++++ Exercise materials
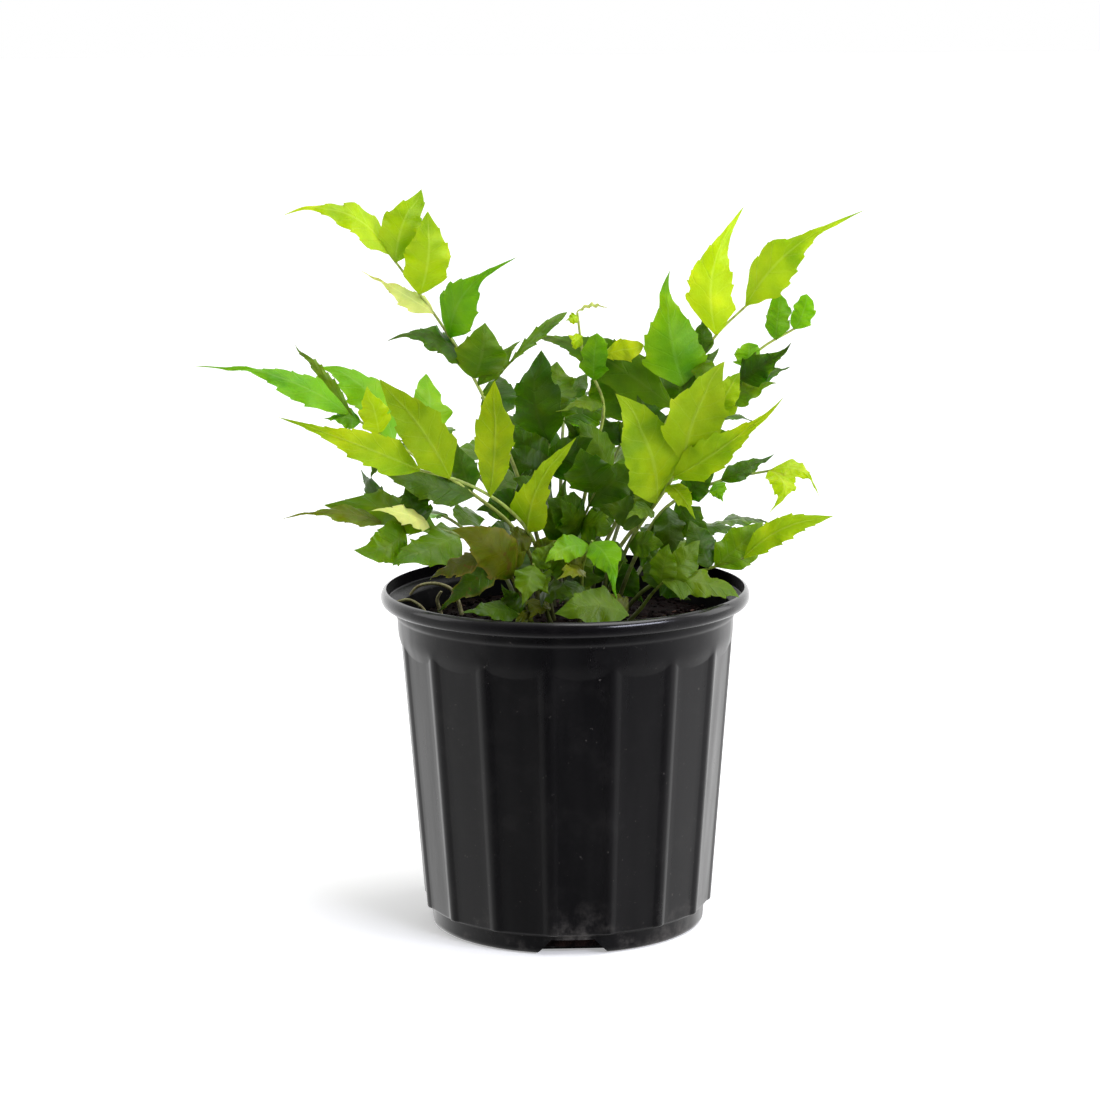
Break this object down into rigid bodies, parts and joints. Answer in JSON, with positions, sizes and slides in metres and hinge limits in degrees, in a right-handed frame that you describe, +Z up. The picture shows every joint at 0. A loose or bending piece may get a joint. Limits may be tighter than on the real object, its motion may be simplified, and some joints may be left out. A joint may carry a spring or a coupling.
{
  "type": "potted holly fern",
  "caption": "Holly fern with arching fronds of pointed, toothed leaflets, growing in soil in a round black fluted nursery pot with foot notches.",
  "frame": {"origin": "centre of the pot's foot, on the ground", "axes": "+Z up along the pot's axis; -Y towards the viewer, where one drain notch looks; +X to the viewer's right"},
  "size_m": [0.2962, 0.2134, 0.327],
  "materials": {
    "black_plastic": "semi-gloss moulded black plastic, dusty at the foot",
    "soil": null,
    "old_stipe": "dry pale cut stalk",
    "leaf_green": null,
    "leaf_young": null,
    "leaf_underside": null,
    "leaf_old": null
  },
  "bodies": {
    "root": {"pot": "black_plastic", "potting_soil": "soil", "old_stipe_1": "old_stipe", "old_stipe_2": "old_stipe", "old_stipe_3": "old_stipe", "frond_upper_left": "leaf_young", "frond_left": "leaf_young", "frond_left_front": "leaf_underside", "frond_lower_left": "leaf_green", "frond_front_left": "leaf_old", "frond_front": "leaf_green", "frond_front_right": "leaf_green", "frond_front_low": "leaf_green", "frond_floor_left": "leaf_green", "frond_centre_back": "leaf_green", "frond_young_centre": "leaf_young", "frond_right_back": "leaf_green", "frond_upper_right": "leaf_young", "frond_far_right": "leaf_young", "frond_right_front": "leaf_underside", "frond_right": "leaf_green", "frond_lower_right": "leaf_green", "frond_floor_right": "leaf_green", "frond_middle": "leaf_green", "frond_back_left": "leaf_green", "frond_back": "leaf_green", "frond_back_right": "leaf_green", "frond_side_left": "leaf_green", "frond_side_right": "leaf_green"}
  },
  "joints": []
}
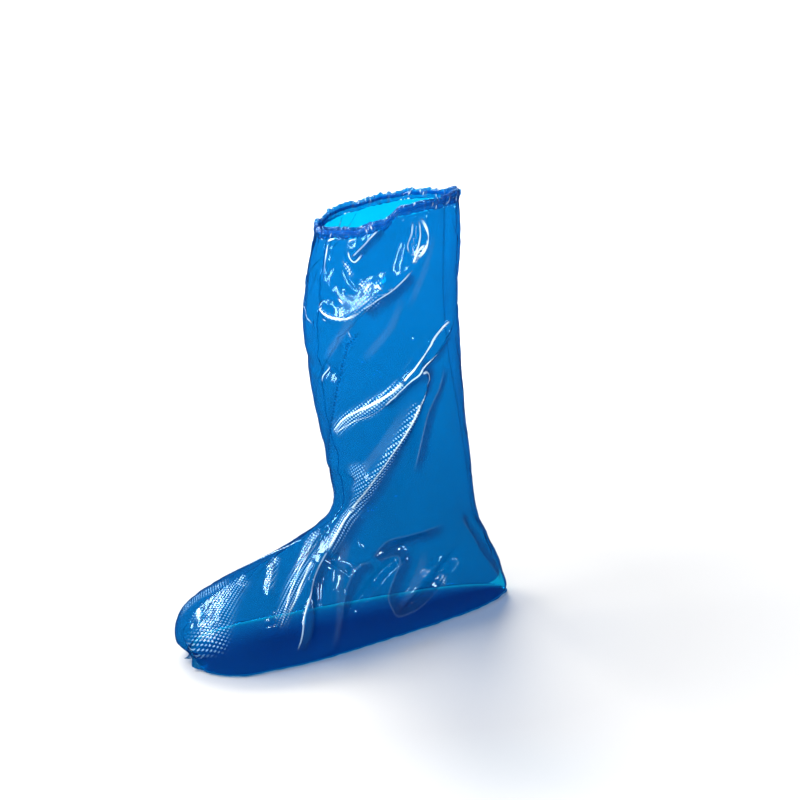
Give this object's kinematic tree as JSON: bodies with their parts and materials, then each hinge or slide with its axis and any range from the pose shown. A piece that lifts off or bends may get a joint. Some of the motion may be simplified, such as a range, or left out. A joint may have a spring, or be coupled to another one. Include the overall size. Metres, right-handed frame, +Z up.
{
  "type": "disposable leg cover",
  "caption": "Boot-shaped cover of thin film, pulled over a shoe and lower leg, with an elastic gathered top, welded side panels and a folded flat sole.",
  "frame": {"origin": "centre of the leg opening, level with the lower edge of its hem, where the elastic holds the cover on the leg", "axes": "+Z up out of the leg opening, -X towards the toe, +X towards the heel, -Y the left side, +Y the right side"},
  "size_m": [0.3708, 0.1499, 0.4235],
  "materials": {
    "film": "glossy embossed translucent film",
    "weld": "film fused into a narrow seam",
    "elastic": "matt thin elastic"
  },
  "bodies": {
    "root": {"left_panel": "film", "right_panel": "film", "sole_gusset": "film", "top_hem": "film", "front_weld": "weld", "back_weld": "weld", "elastic_band": "elastic"}
  },
  "joints": []
}
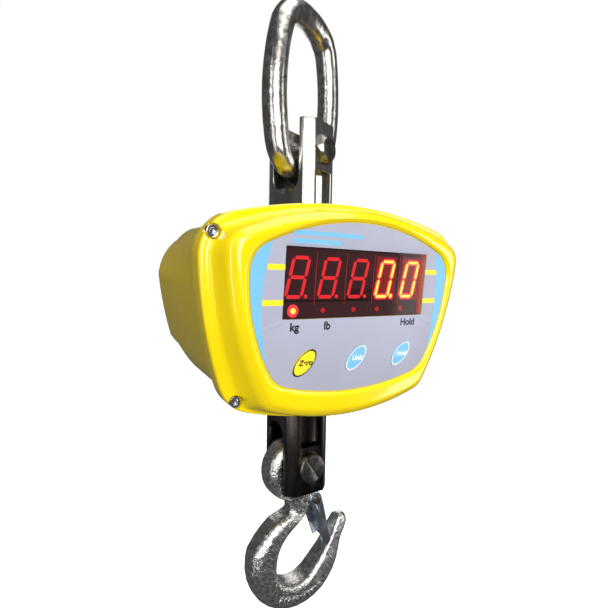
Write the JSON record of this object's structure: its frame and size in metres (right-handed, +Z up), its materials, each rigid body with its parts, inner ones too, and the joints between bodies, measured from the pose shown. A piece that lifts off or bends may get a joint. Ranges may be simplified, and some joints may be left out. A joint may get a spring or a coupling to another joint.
{
  "type": "crane scale",
  "caption": "Hanging crane scale: oval lifting ring, steel clevis column, yellow display housing with LED readout and keys, and a swivel eye hook with safety latch.",
  "frame": {"origin": "where the crane hook bears on the inside of the lifting ring's top, on the column's axis", "axes": "+Z up along the load line, -Y towards the display side, +X to the right of someone reading the display"},
  "size_m": [0.2477, 0.1633, 0.569],
  "materials": {
    "plated_steel": "bright zinc plate",
    "plated_block": "bright plated, machined",
    "plated_forging": "rough forging, bright plated",
    "zinc_bolt": "zinc plated",
    "screw_chrome": "polished",
    "latch_sheet": "zinc plated sheet",
    "alloy_cell": "machined",
    "dark_steel": "black oxide",
    "bronze": "turned",
    "yellow_paint": "gloss powder coat",
    "black_rubber": "matt",
    "overlay_grey": "printed film",
    "window_red": "dark red filter",
    "led_red": "lit segments",
    "board_green": "circuit board",
    "white_plastic": "moulded",
    "black_plastic": "moulded",
    "battery_wrap": "shrink sleeve",
    "lead_black": "cable sheath",
    "lead_red": "cable sheath",
    "key_yellow": "printed film",
    "key_blue": "printed film"
  },
  "bodies": {
    "ring": {"lifting_ring": "plated_steel"},
    "upper_clevis": {"upper_clevis": "plated_block", "ring_bolt": "zinc_bolt", "ring_nut": "zinc_bolt"},
    "housing": {"load_cell": "alloy_cell", "gauge_covers": "alloy_cell", "upper_stud": "dark_steel", "lower_stud": "dark_steel", "upper_swivel_nut": "zinc_bolt", "lower_swivel_nut": "zinc_bolt", "thrust_washers": "bronze", "cell_bracket": "zinc_bolt", "bracket_screws": "zinc_bolt", "front_shell": "yellow_paint", "rear_shell": "yellow_paint", "housing_gasket": "black_rubber", "shell_screws": "screw_chrome", "upper_seal": "black_rubber", "lower_seal": "black_rubber", "overlay": "overlay_grey", "display_window": "window_red", "digit_modules": "led_red", "indicator_leds": "led_red", "display_board": "board_green", "board_spacers": "white_plastic", "main_board": "board_green", "board_screws": "zinc_bolt", "board_link": "black_plastic", "key_switches": "black_plastic", "buzzer": "black_plastic", "battery": "battery_wrap", "battery_door": "yellow_paint", "door_screws": "screw_chrome", "charge_socket": "black_plastic", "cell_lead": "lead_black", "battery_lead": "lead_red"},
    "key_zero": {"key_zero": "key_yellow"},
    "key_units": {"key_units": "key_blue"},
    "key_hold": {"key_hold": "key_blue"},
    "socket_cap": {"socket_cap": "black_rubber"},
    "lower_clevis": {"lower_clevis": "plated_block", "hook_pin": "zinc_bolt", "snap_ring": "zinc_bolt"},
    "hook": {"hook": "plated_forging", "latch_pin": "zinc_bolt"},
    "latch": {"latch": "latch_sheet", "latch_spring": "zinc_bolt"}
  },
  "joints": [
    {"name": "ring_swing", "type": "hinge", "parent": "ring", "child": "upper_clevis", "pos_m": [0, 0, -0.11346], "axis": [-0.3746, 0.9272, 0], "range_deg": [-42, 42]},
    {"name": "upper_swivel", "type": "hinge", "parent": "upper_clevis", "child": "housing", "pos_m": [0, 0, -0.11346], "axis": [0, 0, 1], "continuous": true},
    {"name": "lower_swivel", "type": "hinge", "parent": "housing", "child": "lower_clevis", "pos_m": [0, 0, -0.40146], "axis": [0, 0, 1], "continuous": true},
    {"name": "hook_swing", "type": "hinge", "parent": "lower_clevis", "child": "hook", "pos_m": [0, 0, -0.40146], "axis": [0, 1, 0], "range_deg": [-60, 60]},
    {"name": "latch_hinge", "type": "hinge", "parent": "hook", "child": "latch", "pos_m": [0.0175, 0, -0.44246], "axis": [0, 1, 0], "range_deg": [0, 28], "stiffness_Nm_per_rad": 0.02, "springref_deg": -68.75},
    {"name": "key_zero_press", "type": "slide", "parent": "housing", "child": "key_zero", "axis": [0, 0.9962, 0.0872], "range_m": [0, 0.0005], "stiffness_N_per_m": 2000, "springref_m": -0.0005},
    {"name": "key_units_press", "type": "slide", "parent": "housing", "child": "key_units", "axis": [0, 0.9962, 0.0872], "range_m": [0, 0.0005], "stiffness_N_per_m": 2000, "springref_m": -0.0005},
    {"name": "key_hold_press", "type": "slide", "parent": "housing", "child": "key_hold", "axis": [0, 0.9962, 0.0872], "range_m": [0, 0.0005], "stiffness_N_per_m": 2000, "springref_m": -0.0005},
    {"name": "socket_cap_hinge", "type": "hinge", "parent": "housing", "child": "socket_cap", "pos_m": [0.088, 0.06204, -0.20091], "axis": [1, 0, 0], "range_deg": [0, 110]}
  ]
}
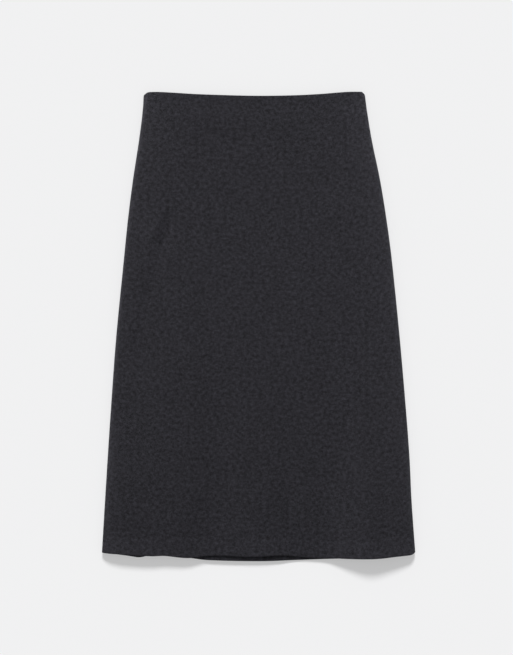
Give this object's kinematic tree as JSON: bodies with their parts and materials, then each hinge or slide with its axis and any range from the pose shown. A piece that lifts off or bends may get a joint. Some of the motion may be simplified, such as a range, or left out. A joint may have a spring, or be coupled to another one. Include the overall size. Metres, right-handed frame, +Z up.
++++++++
§ Problem: Copy every line above that holds the word "rigid".

§ Expected answer:
Break this object down into rigid bodies, parts and joints. Answer in JSON, with positions, sizes and slides in metres and hinge limits in degrees, in a right-handed frame that you describe, +Z up. The picture shows every joint at 0. A loose or bending piece may get a joint. Limits may be tighter than on the real object, its motion may be simplified, and some joints may be left out. A joint may carry a spring or a coupling.
Write the JSON record of this object's structure: its frame and size in metres (right-handed, +Z up), its materials, each rigid body with its parts, inner ones too, and the joints between bodies, measured from the pose shown. A piece that lifts off or bends may get a joint. Ranges may be simplified, and some joints may be left out. A joint may get a spring or a coupling to another joint.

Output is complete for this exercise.